Quelle que puisse être l'étincelle qui déclenche la révolte, celle-ci est tout de suite décrite avec horreur sous le terme d'« effrois » et enflamme, de proche en proche, la moitié nord du pays. Les chroniques du temps dressent un catalogue des violences antinobiliaires qui se déchaînent alors sur le pays.

Début 1358, cependant que les Anglais ravagent les environs de la capitale, Étienne Marcel semble prendre l’avantage à Paris.

Le 22 février, à la tête d’une foule d’émeutiers, il investit le palais du Dauphin, pénètre dans sa chambre, massacre deux de ses conseillers et l’oblige à revêtir le chaperon rouge et bleu de la bourgeoisie.

Le Dauphin est désormais le prisonnier des bourgeois, obligé de gouverner avec un conseil comprenant Étienne Marcel. Il ne s’y résout pas et parvient à s’échapper de la capitale.

En province, Charles enregistre les ralliements, et se prépare à affronter un Étienne Marcel incapable de trouver des alliés et abandonné par Charles le Mauvais. Dos au mur, le prévôt se joint aux paysans révoltés contre les nobles (c’est ce qu’on a appelé « la Grande Jacquerie »). Leur armée improvisée est toutefois défaite.

Assassinat d'Étienne Marcel par Jean Maillard, 31 juillet 1358 (Chroniques de Froissart, , XV e siècle).

 

Suite à ces échecs, les partisans du prévôt l’abandonnent.
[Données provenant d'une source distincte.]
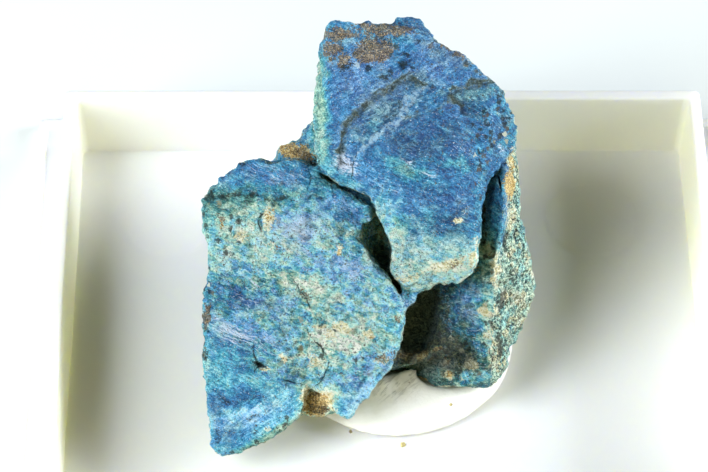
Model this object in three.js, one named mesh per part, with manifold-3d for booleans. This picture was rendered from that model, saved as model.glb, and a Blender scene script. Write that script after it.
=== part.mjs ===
// A broken piece of aerinite rock, pressed into a lump of white putty in a shallow white display tray.
//
// Units are millimetres, +Z is up, +X is to the viewer's right and +Y runs away from the viewer.
// The origin is the centre of the tray's underside.
//
// The rock is one natural stone. It is described in a frame of its own, where X runs to the right
// across its blue face, Y runs up the face and Z comes out of the face. That frame leans back, so
// that the face looks up at somebody standing in front of the tray.

import * as THREE from "three";
import { mergeVertices } from "three/addons/utils/BufferGeometryUtils.js";
import { ImprovedNoise } from "three/addons/math/ImprovedNoise.js";
import Module from "manifold-3d";

// ---- driving dimensions --------------------------------------------------------------------

const TRAY = {
  width: 80, // outside of the upright walls, along X
  depth: 65, // the same, along Y
  corner: 0.8, // radius of the upright corners
  wall: 1.5,
  draft: 0.3, // how far the inside narrows from rim to floor
  floor: 2.0, // top of the floor above the underside
  height: 11.8, // rim above the underside
  flange: 4.2, // how far the base plate stands out past the walls
  flangeTop: 1.0,
  beadWidth: 1.0, // raised edge of the base plate
  beadTop: 1.4,
};

const PUTTY = {
  centre: [1.2, 0.1],
  radius: 14.3,
  edge: 1.5, // height of its rounded edge above the floor
  top: 7.8, // height of its crown above the floor
  clearance: 0.35, // gap to the rock and to the tray
};

const ROCK = {
  centre: [-2.7, 0.3, 23.0], // the origin of the rock's own frame
  leanDeg: 38.3, // how far the face leans back from level
  turnDeg: -1.1, // turn about the upright axis
  rollDeg: 0.8, // turn about the axis that comes out of the face
  foot: 5.6, // height of the level break that the rock stands on
  facet: 2.8, // longest edge of a facet on the face
  backFacet: 4.2, // the same, on the plain back
  backDepth: -8, // everything further back than this is the plain back
};

// ---- manifold-3d helpers ---------------------------------------------------------------------

const wasm = await Module();
wasm.setup();

// A closed geometry as a solid that can be joined and cut.
function solidOf(geometry) {
  const bare = geometry.clone();
  bare.deleteAttribute("normal");
  bare.deleteAttribute("uv");
  const merged = mergeVertices(bare, 1e-4);
  return new wasm.Manifold(
    new wasm.Mesh({
      numProp: 3,
      vertProperties: new Float32Array(merged.attributes.position.array),
      triVerts: new Uint32Array(merged.index.array),
    }),
  );
}

// A solid's surface as an indexed geometry.
function geometryOf(solid) {
  const mesh = solid.getMesh();
  const positions = new Float32Array(mesh.numVert * 3);
  for (let i = 0; i < mesh.numVert; i++) {
    positions.set(mesh.vertProperties.subarray(i * mesh.numProp, i * mesh.numProp + 3), i * 3);
  }
  return new THREE.BufferGeometry()
    .setAttribute("position", new THREE.BufferAttribute(positions, 3))
    .setIndex(new THREE.BufferAttribute(new Uint32Array(mesh.triVerts), 1));
}

function largestBody(solid) {
  return solid.decompose().reduce((a, b) => (a.volume() > b.volume() ? a : b));
}

// ---- lofts: closed solids made of rings of points --------------------------------------------

// rings: arrays of [x, y, z], all with the same number of points, anticlockwise seen from +Z,
// and listed from the lowest Z side to the highest. capOutline gives the flat shape of both ends.
function loft(rings, capOutline) {
  const count = rings[0].length;
  const shape = capOutline.map(([x, y]) => new THREE.Vector2(x, y));
  const cap = THREE.ShapeUtils.triangulateShape(shape, []);
  const index = [];
  const last = (rings.length - 1) * count;
  for (const [a, b, c] of cap) {
    index.push(a, c, b);
    index.push(last + a, last + b, last + c);
  }
  for (let r = 0; r + 1 < rings.length; r++) {
    for (let i = 0; i < count; i++) {
      const j = (i + 1) % count;
      const low = r * count;
      const high = low + count;
      index.push(low + i, low + j, high + j);
      index.push(low + i, high + j, high + i);
    }
  }
  return new THREE.BufferGeometry()
    .setAttribute("position", new THREE.Float32BufferAttribute(rings.flat(2), 3))
    .setIndex(index);
}

// ---- tray --------------------------------------------------------------------------------------

const CORNER_STEPS = 3;

// A rounded rectangle at height z, set in from the outside of the upright walls by inset
// (negative stands out).
function trayRing(inset, z) {
  const halfX = TRAY.width / 2 - inset;
  const halfY = TRAY.depth / 2 - inset;
  const radius = TRAY.corner;
  const corners = [
    [halfX - radius, halfY - radius, 0],
    [radius - halfX, halfY - radius, 90],
    [radius - halfX, radius - halfY, 180],
    [halfX - radius, radius - halfY, 270],
  ];
  return corners.flatMap(([cx, cy, from]) =>
    Array.from({ length: CORNER_STEPS + 1 }, (_, k) => {
      const angle = THREE.MathUtils.degToRad(from + (90 * k) / CORNER_STEPS);
      return [cx + radius * Math.cos(angle), cy + radius * Math.sin(angle), z];
    }),
  );
}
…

Le siège de la municipalité est finalement pris d’assaut dans la nuit du 31 juillet 1358, et lui-même est tué. Le lendemain, le dauphin et régent peut entrer triomphalement dans Paris, ayant sauvegardé le pouvoir royal.
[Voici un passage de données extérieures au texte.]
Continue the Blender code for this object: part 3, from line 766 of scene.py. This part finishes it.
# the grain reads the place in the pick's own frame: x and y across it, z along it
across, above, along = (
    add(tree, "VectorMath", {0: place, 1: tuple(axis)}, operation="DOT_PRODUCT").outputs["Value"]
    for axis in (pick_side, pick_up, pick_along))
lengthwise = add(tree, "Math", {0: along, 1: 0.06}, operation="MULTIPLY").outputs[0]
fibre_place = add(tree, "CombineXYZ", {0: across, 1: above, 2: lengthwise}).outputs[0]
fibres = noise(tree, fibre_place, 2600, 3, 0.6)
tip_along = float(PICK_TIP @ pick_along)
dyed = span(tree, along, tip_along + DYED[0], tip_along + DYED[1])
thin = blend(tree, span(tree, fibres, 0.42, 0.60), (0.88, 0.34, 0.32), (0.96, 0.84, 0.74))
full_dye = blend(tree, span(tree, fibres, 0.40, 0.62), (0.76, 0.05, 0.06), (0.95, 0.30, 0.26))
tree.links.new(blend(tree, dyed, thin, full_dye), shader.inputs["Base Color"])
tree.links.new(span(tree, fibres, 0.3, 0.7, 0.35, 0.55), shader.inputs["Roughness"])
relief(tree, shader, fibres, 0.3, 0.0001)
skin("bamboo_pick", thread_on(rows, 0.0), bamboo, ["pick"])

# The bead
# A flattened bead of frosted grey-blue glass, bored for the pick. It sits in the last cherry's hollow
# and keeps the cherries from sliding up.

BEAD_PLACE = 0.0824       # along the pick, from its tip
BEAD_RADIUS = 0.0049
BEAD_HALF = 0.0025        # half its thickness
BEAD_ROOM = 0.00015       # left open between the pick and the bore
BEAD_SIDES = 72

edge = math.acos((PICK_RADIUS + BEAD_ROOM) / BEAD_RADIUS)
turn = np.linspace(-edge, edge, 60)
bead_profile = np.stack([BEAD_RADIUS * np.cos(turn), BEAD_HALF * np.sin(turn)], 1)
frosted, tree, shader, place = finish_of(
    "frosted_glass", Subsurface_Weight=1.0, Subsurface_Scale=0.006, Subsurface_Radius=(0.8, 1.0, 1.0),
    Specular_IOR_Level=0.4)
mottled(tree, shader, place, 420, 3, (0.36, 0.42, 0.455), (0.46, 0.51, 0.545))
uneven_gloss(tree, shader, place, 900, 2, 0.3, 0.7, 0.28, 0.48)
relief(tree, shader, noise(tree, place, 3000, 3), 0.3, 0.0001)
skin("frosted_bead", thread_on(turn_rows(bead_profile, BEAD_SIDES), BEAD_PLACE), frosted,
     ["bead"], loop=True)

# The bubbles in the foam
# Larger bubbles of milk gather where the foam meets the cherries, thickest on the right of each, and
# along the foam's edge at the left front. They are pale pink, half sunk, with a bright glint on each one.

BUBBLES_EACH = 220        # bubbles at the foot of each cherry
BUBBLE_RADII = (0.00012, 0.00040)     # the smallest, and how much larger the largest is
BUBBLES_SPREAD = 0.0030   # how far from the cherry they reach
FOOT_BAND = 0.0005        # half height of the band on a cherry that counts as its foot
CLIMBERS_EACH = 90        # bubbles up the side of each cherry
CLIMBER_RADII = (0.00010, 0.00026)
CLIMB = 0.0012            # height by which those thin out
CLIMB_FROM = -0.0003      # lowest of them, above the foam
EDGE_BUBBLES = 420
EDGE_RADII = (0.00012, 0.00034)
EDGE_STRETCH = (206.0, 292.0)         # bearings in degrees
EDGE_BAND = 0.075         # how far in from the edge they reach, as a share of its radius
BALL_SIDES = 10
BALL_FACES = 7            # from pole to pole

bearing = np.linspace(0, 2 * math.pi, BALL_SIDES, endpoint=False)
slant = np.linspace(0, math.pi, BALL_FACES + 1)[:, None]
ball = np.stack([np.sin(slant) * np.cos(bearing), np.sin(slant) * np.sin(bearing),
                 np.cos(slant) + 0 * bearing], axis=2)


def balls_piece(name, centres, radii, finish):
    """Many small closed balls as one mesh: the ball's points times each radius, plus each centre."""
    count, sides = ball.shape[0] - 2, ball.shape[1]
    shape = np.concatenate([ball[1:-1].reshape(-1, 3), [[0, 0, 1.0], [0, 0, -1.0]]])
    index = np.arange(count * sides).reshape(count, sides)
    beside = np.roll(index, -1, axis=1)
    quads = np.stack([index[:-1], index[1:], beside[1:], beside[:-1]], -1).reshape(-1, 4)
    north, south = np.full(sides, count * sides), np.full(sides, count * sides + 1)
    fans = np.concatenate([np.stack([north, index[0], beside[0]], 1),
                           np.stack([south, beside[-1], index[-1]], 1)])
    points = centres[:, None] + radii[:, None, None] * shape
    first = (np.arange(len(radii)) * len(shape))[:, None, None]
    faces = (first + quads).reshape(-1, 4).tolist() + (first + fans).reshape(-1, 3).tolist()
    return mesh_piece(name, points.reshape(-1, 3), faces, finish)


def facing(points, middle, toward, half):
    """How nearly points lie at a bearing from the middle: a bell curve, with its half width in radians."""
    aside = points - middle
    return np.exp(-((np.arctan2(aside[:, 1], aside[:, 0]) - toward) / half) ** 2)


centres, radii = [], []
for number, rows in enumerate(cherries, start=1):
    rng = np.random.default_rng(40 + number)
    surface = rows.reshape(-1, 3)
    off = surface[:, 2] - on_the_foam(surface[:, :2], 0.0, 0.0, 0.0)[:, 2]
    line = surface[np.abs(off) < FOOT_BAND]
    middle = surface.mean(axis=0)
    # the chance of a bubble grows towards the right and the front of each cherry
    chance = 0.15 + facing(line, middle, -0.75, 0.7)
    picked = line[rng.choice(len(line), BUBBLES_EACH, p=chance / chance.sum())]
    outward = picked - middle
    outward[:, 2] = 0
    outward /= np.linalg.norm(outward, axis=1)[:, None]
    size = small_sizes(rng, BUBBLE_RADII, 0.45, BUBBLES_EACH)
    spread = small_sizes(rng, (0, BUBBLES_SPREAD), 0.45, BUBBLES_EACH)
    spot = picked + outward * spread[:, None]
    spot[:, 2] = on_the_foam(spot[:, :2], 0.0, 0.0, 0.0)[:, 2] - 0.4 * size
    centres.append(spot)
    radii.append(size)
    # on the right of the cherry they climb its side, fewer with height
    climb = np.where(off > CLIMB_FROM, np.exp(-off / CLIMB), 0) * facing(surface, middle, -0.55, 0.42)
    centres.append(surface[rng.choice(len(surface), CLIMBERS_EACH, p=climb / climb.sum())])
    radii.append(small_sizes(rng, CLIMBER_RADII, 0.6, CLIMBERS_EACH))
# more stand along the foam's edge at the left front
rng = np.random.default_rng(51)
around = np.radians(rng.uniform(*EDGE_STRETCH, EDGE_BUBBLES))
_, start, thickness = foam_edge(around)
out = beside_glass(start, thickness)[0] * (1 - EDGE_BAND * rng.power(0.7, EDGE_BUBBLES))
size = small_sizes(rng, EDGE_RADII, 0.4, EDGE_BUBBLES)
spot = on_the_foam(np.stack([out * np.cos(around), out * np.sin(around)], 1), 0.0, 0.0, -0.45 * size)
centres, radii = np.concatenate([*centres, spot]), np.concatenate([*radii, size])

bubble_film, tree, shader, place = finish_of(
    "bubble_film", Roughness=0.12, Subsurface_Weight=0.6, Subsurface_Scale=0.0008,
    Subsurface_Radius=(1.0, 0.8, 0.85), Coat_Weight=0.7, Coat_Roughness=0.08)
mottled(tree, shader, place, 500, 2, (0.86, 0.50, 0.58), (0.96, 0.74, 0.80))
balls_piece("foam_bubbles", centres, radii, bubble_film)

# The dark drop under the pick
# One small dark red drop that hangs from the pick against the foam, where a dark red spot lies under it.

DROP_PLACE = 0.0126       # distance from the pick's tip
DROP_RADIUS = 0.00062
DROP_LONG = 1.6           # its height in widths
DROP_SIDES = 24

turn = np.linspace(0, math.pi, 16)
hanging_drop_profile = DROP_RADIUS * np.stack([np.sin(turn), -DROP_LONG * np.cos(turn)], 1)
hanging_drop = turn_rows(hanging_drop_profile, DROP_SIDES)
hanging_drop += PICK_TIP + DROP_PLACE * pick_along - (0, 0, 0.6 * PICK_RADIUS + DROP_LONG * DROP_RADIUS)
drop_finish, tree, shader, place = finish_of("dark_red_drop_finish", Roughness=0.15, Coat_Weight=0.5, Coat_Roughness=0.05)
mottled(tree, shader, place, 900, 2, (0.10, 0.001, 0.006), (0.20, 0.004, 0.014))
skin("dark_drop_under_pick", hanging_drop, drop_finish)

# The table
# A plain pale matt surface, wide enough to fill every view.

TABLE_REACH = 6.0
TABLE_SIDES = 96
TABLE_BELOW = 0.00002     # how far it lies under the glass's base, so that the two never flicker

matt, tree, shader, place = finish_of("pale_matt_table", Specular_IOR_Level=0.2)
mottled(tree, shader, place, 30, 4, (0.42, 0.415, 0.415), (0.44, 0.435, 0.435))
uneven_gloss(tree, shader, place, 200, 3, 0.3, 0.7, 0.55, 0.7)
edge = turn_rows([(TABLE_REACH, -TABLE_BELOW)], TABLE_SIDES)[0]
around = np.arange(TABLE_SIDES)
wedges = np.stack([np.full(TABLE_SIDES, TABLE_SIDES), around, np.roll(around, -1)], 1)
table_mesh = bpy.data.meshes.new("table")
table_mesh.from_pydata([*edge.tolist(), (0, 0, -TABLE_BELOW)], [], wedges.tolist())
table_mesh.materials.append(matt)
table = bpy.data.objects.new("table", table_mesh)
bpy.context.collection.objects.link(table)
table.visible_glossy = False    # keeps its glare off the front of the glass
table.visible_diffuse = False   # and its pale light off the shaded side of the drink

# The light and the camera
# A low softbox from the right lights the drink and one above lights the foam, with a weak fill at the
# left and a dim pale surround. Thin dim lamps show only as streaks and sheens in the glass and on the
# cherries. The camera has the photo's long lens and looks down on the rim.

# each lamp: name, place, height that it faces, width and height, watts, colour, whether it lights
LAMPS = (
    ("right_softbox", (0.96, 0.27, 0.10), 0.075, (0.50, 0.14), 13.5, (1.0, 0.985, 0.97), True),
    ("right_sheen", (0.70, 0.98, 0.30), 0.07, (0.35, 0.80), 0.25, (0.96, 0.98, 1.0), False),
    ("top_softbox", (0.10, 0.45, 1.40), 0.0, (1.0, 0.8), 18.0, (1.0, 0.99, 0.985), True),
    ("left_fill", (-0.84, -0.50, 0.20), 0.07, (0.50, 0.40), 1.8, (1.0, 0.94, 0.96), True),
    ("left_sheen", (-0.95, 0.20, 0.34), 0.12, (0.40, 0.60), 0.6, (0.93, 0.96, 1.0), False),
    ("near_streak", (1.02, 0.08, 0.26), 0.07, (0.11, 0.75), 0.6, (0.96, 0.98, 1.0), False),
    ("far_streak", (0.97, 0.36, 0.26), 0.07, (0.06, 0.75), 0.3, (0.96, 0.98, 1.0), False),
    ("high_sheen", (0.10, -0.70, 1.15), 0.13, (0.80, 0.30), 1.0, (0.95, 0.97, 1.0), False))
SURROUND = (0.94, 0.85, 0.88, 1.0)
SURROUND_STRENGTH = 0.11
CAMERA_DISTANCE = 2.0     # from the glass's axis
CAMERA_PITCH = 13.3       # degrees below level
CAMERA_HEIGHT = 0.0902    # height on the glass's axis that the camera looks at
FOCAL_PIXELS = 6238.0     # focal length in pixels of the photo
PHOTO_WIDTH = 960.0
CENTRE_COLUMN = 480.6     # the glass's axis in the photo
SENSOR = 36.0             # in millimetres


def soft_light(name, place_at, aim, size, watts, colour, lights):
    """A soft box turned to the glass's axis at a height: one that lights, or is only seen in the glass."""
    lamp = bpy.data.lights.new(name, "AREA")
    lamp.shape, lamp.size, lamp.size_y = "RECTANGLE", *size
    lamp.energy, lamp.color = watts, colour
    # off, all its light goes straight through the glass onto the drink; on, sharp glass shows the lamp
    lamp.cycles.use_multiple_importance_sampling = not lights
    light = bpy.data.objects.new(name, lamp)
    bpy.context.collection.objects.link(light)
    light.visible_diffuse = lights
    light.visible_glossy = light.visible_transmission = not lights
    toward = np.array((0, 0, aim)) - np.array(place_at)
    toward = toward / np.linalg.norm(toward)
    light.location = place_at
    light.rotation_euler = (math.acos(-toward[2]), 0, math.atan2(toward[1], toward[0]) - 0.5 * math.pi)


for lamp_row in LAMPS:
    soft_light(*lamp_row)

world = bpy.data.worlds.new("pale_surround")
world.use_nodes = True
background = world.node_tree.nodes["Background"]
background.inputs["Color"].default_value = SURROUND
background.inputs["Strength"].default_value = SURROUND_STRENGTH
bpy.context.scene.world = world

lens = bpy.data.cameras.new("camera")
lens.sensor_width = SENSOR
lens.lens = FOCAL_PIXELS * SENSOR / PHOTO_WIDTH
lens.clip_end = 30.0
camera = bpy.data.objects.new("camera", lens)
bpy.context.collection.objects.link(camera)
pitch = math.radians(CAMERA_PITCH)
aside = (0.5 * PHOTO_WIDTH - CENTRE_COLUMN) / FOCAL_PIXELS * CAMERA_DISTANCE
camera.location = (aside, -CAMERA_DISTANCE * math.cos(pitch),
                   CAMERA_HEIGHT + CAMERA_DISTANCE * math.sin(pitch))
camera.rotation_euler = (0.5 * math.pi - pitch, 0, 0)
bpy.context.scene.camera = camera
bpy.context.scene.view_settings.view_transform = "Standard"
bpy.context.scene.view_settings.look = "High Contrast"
L'issue de la révolte, une forme de contre-jacquerie, fut marquée par une grande violence qui marqua autant les contemporains que celle commise par les paysans.

Après avoir exterminé bon nombre de révoltés, le comte de Foix et le captal de Buch, Jean de Grailly, assiégèrent la ville de Meaux dont quelques quartiers furent incendiés. De son côté, Charles le Mauvais participa à la répression et, le 9 juin lors du carnage de Mello, mit fin à la révolte à grands renforts d'atrocités. 

Gaston Fébus et Jean de Grailly chargent les Jacques et les Parisiens qui tentent de prendre la forteresse du marché de Meaux où est retranchée la famille du Dauphin. (9 juin 1358). Jean Froissart, Chroniques. Miniature du XVe siècle.

Le chef des révoltés, Guillaume Carle, ayant reçu l'assurance d'une trêve et d'une rémission, fut entraîné par traîtrise dans le camp des nobles où il fut supplicié et décapité. Cependant, par la suite, une certaine clémence royale se manifesta envers les principaux meneurs sous la forme de « lettres de rémission » qui constituent une autre source pour l'histoire de la Jacquerie.

Au-delà d'un refus de la pression fiscale, la révolte de 1358 peut se lire comme l'expression d'une revendication à la dignité de la part des masses paysannes et d'une perte de légitimité de la noblesse. Clairement, ce sont les nobles et le régime seigneurial en crise qui sont visés tandis que les habitants des petites villes comme Senlis sont plutôt favorables aux Jacques.

 

La Jacquerie devait profondément marquer les esprits et son nom a été retenu pour désigner toute révolte paysanne.